Getting Data on the HPCC
Welcome to the HPCC data handling guide. This documentation is designed to help new users understand the procedures for uploading, storing, and sharing data within the High-Performance Computing Cluster (HPCC) environment. It covers how to bring new sequencing data into the HPCC, access existing data, and share data with collaborators or the public through NCBI and GEO.
1. New Sequencing Data
To upload new sequencing data to the HPCC, follow these methods:
FTP (File Transfer Protocol)
- Use an FTP client to connect to the HPCC server. Credentials and server details should be provided by your system administrator.
- Navigate to your designated directory on the server and upload your sequencing data.
Hard Drive
- If data is on a physical hard drive, connect it to a workstation that has access to the HPCC.
- Use secure copy (SCP) or rsync commands to transfer data from the hard drive to the HPCC storage. Ensure data integrity by verifying file checksums post-transfer.
Globus
- For large datasets, use Globus, a reliable file transfer service.
- Ensure you have access to a Globus endpoint on the HPCC. Transfer data by selecting source and destination endpoints, then initiating the transfer through the Globus web interface.
2. Existing Sequencing Data
nf-core/fetchngs
- The nf-core/fetchngs tool can be used to fetch sequencing data from repositories directly to the HPCC.
- Configure the tool with your project details and data accession numbers to automate the download process.
NCBI, GEO, SRA
- For data stored in NCBI, GEO, or SRA, use the SRA-toolkit to download the required datasets.
- Commands such as fastq-dump can be used to retrieve data in FASTQ format, which is standard for sequencing data.
Sharing Data with the Public and/or Collaborators
1. Uploading to NCBI and Submitting Data to GEO
Preparing Data for Submission
- Ensure that your data is properly annotated and organized. Metadata should include details about the experimental setup, sample information, and sequencing parameters.
- Data should be cleaned and validated to meet the submission requirements of NCBI and GEO.
NCBI Submission
- Create an account on NCBI and access the submission portal.

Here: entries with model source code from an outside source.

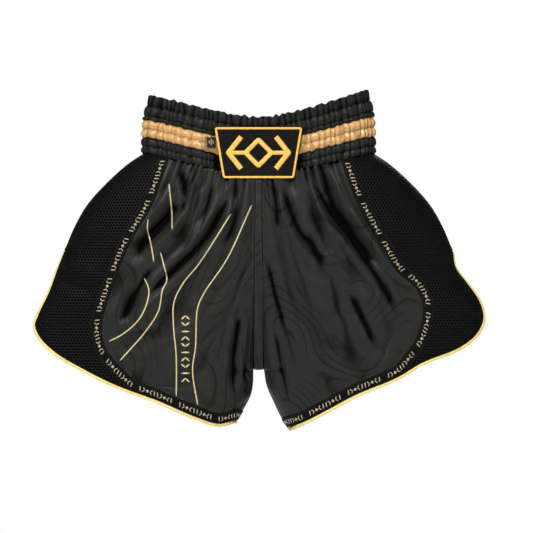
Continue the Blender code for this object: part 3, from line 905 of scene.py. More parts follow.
def make_size_tab(finishes):
    low, high = (np.array(corner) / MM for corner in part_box("size_tab"))
    x = np.linspace(low[0], high[0], 16)
    z = np.linspace(low[2], high[2], 18)
    grid_x, grid_z = np.meshgrid(x, z)
    curl = 0.5 * ((high[0] - grid_x) / TAB_WIDTH) ** 2
    wide = 0.12 * np.sin(grid_z * 0.9)
    grid = np.stack([grid_x, low[1] - curl - wide, grid_z], axis=-1)
    tab = sheet_mesh("woven_size_tab", grid, finishes["tab"], grid[..., [0, 2]], 0.5)
    middle = (low + high) / 2
    marks = []
    for k, tall in enumerate((2.2, 4.4, 2.2)):
        place = middle[0] + 2.6 * (k - 1)
        path = [(place, middle[2] - tall), (place, middle[2] + tall)]
        marks.append(satin_stitch(f"tab_mark_{k}", path, 1.1, low[1] - 0.22, 0.32,
                                  finishes["motif"]))
    marks = join("size_tab_marks", marks)
    dress(tab, "size_tab")
    dress(marks)
    for piece in (tab, marks):
        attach(piece, "tab")


def dress_cad_nodes(finishes):
    """Better materials for the CAD nodes whose shape is already right."""
    looks = {"care_label": "label", "eyelet_right": "brass", "eyelet_left": "brass"}
    looks.update({f"elastic_{k}": "elastic" for k in (1, 2, 3, 4)})
    for name, finish in looks.items():
        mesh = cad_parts[name].data
        mesh.materials.clear()
        mesh.materials.append(finishes[finish])


# ---------------------------------------------------------------- the legs

SATIN_ROWS = 191
SATIN_COLUMNS = 131
STRIP_TOP_HALF = 4.6  # half width of the centre strip at the waistband
STRIP_LOW_HALF = 7.2  # and at the fork
UNDER_STRIP = 1.8  # how far the satin reaches under the centre strip
UNDER_TAPE = 3.5  # how far the satin and the mesh reach under the tape
HEM_STRIP = 6.0  # width of the seam allowance inside the binding
BINDING_WIDTH = 3.7
BINDING_THICKNESS = 2.5
LINING_ROWS = 150
HOLE_PITCH = 4.5  # of the air mesh, from hole to hole
HOLE_RADIUS = 1.28

# The cloth simulation that settles the satin.
WIDER = 0.2  # how much wider than it hangs the satin is cut at the waistband
HOLD = 0.05  # how firmly it stays near its folds
DRAPE_FRAMES = 14
MOST_SHIFT = 6.0  # the furthest that it may move from the folds placed below

# Folds of the satin on the front, as (points, depth, half width): the photograph's own folds.
FOLDS = {
    "right": [
        ([(106, -100), (99, -140), (112, -172)], 5.5, 4.5),
        ([(100, -140), (125, -165), (149, -191), (173, -232)], 12.0, 8.5),
        ([(29, -120), (75, -199), (125, -247), (171, -294)], 8.0, 5.0),
        ([(30, -105), (33, -171), (54, -216)], 4.5, 6.0),
        ([(140, -226), (159, -257), (181, -298), (192, -322)], 4.5, 7.0),
        ([(25, -292), (31, -335), (34, -363), (31, -392), (22, -412)], 7.0, 5.0),
        ([(13, -360), (19, -378), (12, -392), (18, -408)], 4.5, 2.8),
        ([(86, -121), (100, -148), (117, -189), (134, -214)], -4.5, 7.0),
        ([(62, -118), (70, -150), (92, -190)], 2.6, 5.0),
        ([(128, -256), (152, -300), (168, -330)], -3.0, 12.0),
        ([(60, -300), (72, -350), (70, -400)], 2.5, 12.0),
        ([(95, -330), (120, -380)], -2.5, 14.0),
    ],
    "left": [
        ([(84, -88), (100, -146), (128, -187), (152, -220), (184, -246)], 13.0, 7.0),
        ([(62, -100), (103, -168), (136, -212), (160, -246), (173, -269), (189, -310)], 7.5, 4.2),
        ([(30, -112), (42, -155), (57, -187), (85, -220), (94, -252)], 7.0, 6.0),
        ([(70, -138), (90, -174), (106, -204), (122, -227)], -4.0, 5.5),
        ([(22, -112), (24, -154), (27, -192)], 3.2, 4.0),
        ([(122, -262), (141, -302), (152, -331), (158, -356)], 4.0, 7.5),
        ([(21, -308), (27, -361), (33, -391), (43, -436)], 4.0, 5.0),
        ([(12, -216), (21, -269), (29, -294), (36, -336)], 3.5, 5.0),
        ([(120, -150), (150, -195), (186, -232)], -3.5, 6.5),
        ([(60, -230), (100, -290), (130, -350)], -2.5, 14.0),
        ([(95, -260), (120, -330), (125, -390)], 2.5, 12.0),
    ],
}
BACK_FOLDS = [
    ([(30, -120), (48, -170), (88, -225)], 4.5, 7.0),
    ([(96, -110), (108, -150), (140, -200)], 5.0, 7.0),
    ([(62, -118), (80, -160), (118, -214)], -4.0, 7.0),
    ([(16, -150), (20, -230), (24, -300), (36, -380)], 3.5, 6.5),
    ([(60, -240), (120, -270), (180, -300)], 3.5, 12.0),
    ([(60, -330), (110, -340), (160, -360)], -3.0, 14.0),
]


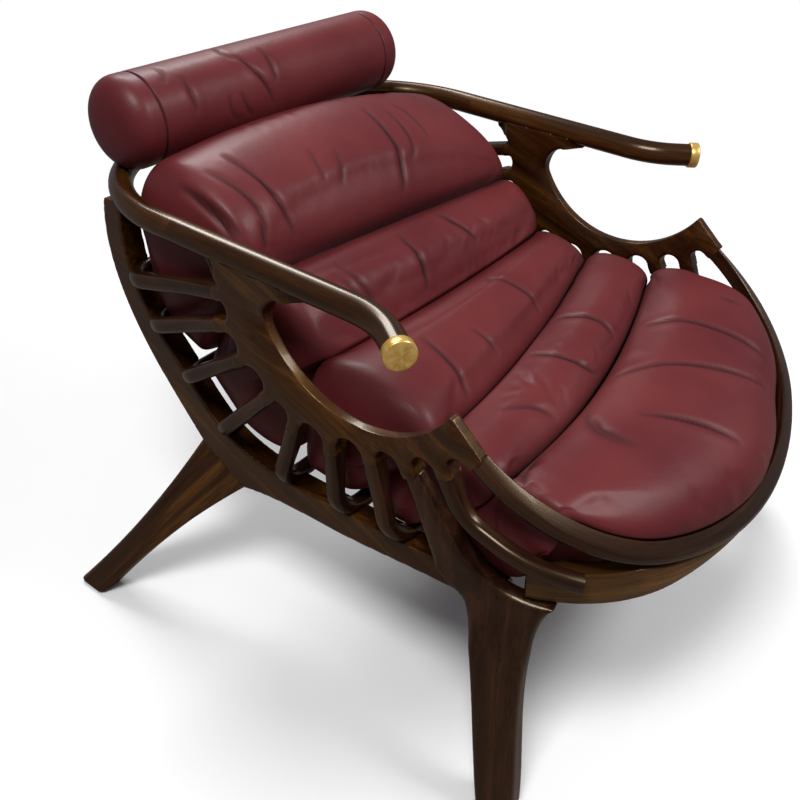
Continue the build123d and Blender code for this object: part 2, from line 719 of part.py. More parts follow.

- Follow the guidelines for submitting raw data (FASTQ files) and associated metadata. Be sure to complete all required fields to ensure your submission is comprehensive.
GEO Submission
- To submit data to GEO, use the GEO submission portal. GEO accepts processed data (like gene expression matrices) and raw data (like FASTQ files).
- Include comprehensive metadata and a detailed description of the study to facilitate data reuse.
Additional Notes
- Always backup your data before transferring or submitting to avoid data loss.
- Regularly update your local and HPCC data inventories to keep track of what has been uploaded, processed, or shared.
- Submit a ticket to ICER for questions related to data handling and security.
By following these guidelines, you can efficiently manage your sequencing data within the HPCC environment and ensure it is accessible for your research and collaborations.